Last night I went through all the photos of me on fb and untagged myself out of any photos T had uploaded of us two over the years… there weren’t many at all, maybe a handful. Still, it felt important to do that.

I also chose to ignore her messages on Messenger. That just means that if (that’s a very big IF, given the data) she contacts me, then I won’t be notified of it. I also can no longer see our message interactions on Messenger at all, unless I search her name.

I did these two things because the more time passes by, the more I realise how much I don’t want her in my life.

Taking those two steps last night felt quite drastic but necessary.
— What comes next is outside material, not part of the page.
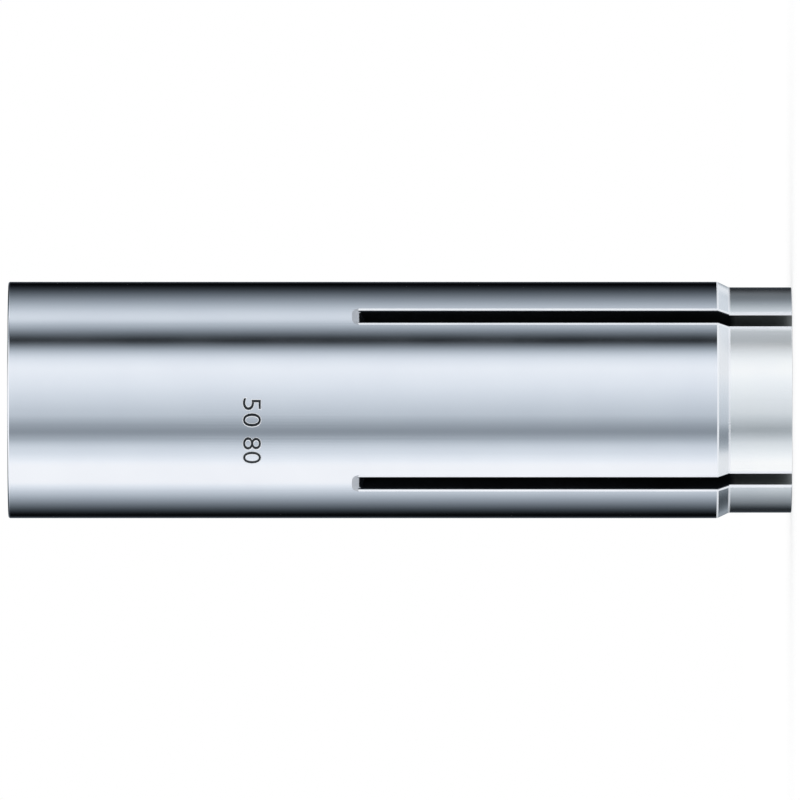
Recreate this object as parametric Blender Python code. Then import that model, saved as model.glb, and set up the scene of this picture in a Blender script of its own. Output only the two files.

I think I’ve gone from emotion-less to deep sadness, to angry, to .. well, whatever this is. I guess protective. I think I’ve gone into protection mode.

I wondered whether I should write to her and explain that I feel the friendship should come to a close and say all my reasons why… I kept telling myself, “You don’t just walk away from 17 years of friendship in silence, Colour…” and then I’d hear myself say, “........ or do you?”

As it stands, I don’t feel that I need to explain or communicate.
- It’s not like she’s ever behaved as though she really wants our friendship
- She rarely contacts me anyway
- It will be less hurtful this way

I make that last point because in all honesty, how do I say, “By the way, if I met you now, I wouldn’t want to be friends with you?”

Of course I don’t have to say that, but if I didn’t, then it would just seem like I am stating things I’m hurt about and it would seem that there’s a chance to rectify it all.... when there isn’t. I just don’t feel like I can come back from what’s happened.

So.......... I think I will let the friendship sizzle out slowly and naturally. Because I know it will.